From the entries below, reproduce exactly the line containing "Write the FreeCAD", the line containing "from math import", and every line in between, with nothing added.

[EXTRACTED MATERIAL]

┄┄┄┄┄┄

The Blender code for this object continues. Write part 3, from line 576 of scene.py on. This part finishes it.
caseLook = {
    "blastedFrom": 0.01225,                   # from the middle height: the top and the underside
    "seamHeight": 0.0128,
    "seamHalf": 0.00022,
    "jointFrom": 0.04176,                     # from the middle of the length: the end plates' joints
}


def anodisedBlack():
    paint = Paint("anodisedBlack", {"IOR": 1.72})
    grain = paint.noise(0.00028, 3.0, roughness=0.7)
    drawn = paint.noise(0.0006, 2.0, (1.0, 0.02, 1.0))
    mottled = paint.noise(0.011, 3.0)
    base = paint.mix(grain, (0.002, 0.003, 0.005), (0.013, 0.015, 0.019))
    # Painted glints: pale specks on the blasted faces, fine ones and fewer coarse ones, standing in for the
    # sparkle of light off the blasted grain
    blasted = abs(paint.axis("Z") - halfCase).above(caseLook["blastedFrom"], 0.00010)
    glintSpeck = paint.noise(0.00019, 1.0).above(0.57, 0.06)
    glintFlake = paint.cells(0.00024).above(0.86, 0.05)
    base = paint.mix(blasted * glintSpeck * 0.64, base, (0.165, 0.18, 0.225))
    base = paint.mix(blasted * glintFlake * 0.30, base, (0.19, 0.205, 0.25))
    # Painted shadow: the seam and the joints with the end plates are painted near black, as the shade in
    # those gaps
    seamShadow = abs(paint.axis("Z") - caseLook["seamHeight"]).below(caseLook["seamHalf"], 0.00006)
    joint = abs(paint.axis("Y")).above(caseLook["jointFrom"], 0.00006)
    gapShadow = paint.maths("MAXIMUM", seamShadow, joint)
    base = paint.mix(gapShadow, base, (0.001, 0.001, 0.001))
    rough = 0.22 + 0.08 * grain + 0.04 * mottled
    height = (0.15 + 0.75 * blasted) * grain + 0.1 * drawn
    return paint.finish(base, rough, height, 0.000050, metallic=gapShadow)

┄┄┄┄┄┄

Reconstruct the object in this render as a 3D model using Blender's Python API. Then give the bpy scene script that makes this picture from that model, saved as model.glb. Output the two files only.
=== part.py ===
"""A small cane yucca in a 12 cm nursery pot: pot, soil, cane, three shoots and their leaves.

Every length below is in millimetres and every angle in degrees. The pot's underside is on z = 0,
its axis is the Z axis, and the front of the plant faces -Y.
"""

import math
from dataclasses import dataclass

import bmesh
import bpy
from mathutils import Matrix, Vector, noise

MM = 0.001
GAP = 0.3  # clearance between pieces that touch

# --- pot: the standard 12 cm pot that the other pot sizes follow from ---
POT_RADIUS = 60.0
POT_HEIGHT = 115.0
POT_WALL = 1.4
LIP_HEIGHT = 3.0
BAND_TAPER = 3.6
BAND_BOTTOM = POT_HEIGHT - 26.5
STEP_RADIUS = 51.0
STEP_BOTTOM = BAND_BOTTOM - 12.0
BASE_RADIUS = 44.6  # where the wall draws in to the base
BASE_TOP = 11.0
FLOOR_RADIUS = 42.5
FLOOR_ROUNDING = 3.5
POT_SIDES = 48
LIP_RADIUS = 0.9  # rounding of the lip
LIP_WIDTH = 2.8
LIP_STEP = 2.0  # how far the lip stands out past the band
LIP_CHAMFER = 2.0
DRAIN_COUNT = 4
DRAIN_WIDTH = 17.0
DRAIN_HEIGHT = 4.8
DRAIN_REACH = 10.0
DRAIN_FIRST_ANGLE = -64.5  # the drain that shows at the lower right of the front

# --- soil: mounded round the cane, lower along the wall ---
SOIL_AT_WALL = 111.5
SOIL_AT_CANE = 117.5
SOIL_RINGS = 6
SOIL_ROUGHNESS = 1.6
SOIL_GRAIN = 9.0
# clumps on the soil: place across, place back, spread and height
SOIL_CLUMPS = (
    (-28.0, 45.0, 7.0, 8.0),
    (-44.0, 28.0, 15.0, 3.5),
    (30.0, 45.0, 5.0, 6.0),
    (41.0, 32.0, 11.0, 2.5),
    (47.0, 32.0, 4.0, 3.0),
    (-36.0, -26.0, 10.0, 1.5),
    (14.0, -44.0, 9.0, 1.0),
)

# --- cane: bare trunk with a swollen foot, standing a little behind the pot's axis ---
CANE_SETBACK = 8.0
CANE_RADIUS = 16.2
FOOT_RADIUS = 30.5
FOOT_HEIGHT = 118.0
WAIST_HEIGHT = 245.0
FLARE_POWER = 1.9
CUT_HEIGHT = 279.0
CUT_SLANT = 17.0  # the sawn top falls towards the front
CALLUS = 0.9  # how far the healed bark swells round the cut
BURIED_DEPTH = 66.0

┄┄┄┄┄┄

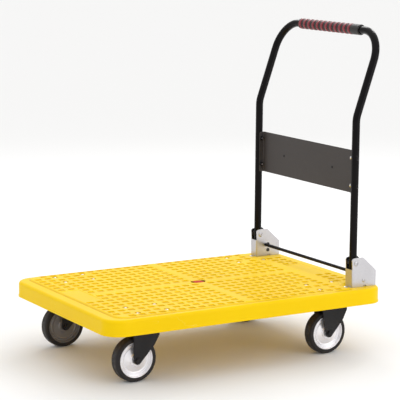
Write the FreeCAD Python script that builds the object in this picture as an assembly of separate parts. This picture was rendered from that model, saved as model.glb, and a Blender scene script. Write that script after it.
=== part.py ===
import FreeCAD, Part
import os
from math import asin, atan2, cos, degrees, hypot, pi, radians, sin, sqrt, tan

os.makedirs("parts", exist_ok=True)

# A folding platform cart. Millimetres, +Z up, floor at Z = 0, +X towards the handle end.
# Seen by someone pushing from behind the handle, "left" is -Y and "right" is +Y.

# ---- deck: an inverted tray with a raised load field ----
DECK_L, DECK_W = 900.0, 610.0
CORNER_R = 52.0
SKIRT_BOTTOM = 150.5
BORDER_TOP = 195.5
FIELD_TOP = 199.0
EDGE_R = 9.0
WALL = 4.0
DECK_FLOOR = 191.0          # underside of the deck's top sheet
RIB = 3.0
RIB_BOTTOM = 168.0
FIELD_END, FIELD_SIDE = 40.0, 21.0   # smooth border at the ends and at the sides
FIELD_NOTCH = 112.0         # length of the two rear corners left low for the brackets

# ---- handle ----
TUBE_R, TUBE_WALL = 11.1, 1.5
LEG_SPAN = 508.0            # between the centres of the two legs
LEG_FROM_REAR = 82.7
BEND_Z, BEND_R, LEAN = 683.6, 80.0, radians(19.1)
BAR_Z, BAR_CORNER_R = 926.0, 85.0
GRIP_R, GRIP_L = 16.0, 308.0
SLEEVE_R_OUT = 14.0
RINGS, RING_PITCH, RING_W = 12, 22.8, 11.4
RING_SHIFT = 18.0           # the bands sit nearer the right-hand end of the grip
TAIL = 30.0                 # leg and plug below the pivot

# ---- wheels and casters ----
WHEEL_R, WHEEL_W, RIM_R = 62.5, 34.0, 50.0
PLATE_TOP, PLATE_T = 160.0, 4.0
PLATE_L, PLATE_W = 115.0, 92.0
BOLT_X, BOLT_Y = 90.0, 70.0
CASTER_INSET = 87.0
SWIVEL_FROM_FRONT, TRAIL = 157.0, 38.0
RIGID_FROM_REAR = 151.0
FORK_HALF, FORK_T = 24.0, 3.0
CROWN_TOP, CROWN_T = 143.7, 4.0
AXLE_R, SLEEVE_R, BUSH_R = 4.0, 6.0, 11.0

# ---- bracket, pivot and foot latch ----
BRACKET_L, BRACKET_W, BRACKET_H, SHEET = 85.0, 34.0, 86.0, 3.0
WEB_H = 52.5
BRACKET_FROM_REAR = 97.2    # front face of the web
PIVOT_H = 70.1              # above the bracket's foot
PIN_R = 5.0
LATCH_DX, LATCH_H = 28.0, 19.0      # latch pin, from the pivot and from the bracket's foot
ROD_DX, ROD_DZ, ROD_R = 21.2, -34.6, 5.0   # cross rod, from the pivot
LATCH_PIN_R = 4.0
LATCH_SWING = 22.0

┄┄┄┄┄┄

[FINISHED TASK]
Write the FreeCAD Python script that builds the object in this picture as an assembly of separate parts. This picture was rendered from that model, saved as model.glb, and a Blender scene script. Write that script after it.
=== part.py ===
import FreeCAD, Part
import os
from math import asin, atan2, cos, degrees, hypot, pi, radians, sin, sqrt, tan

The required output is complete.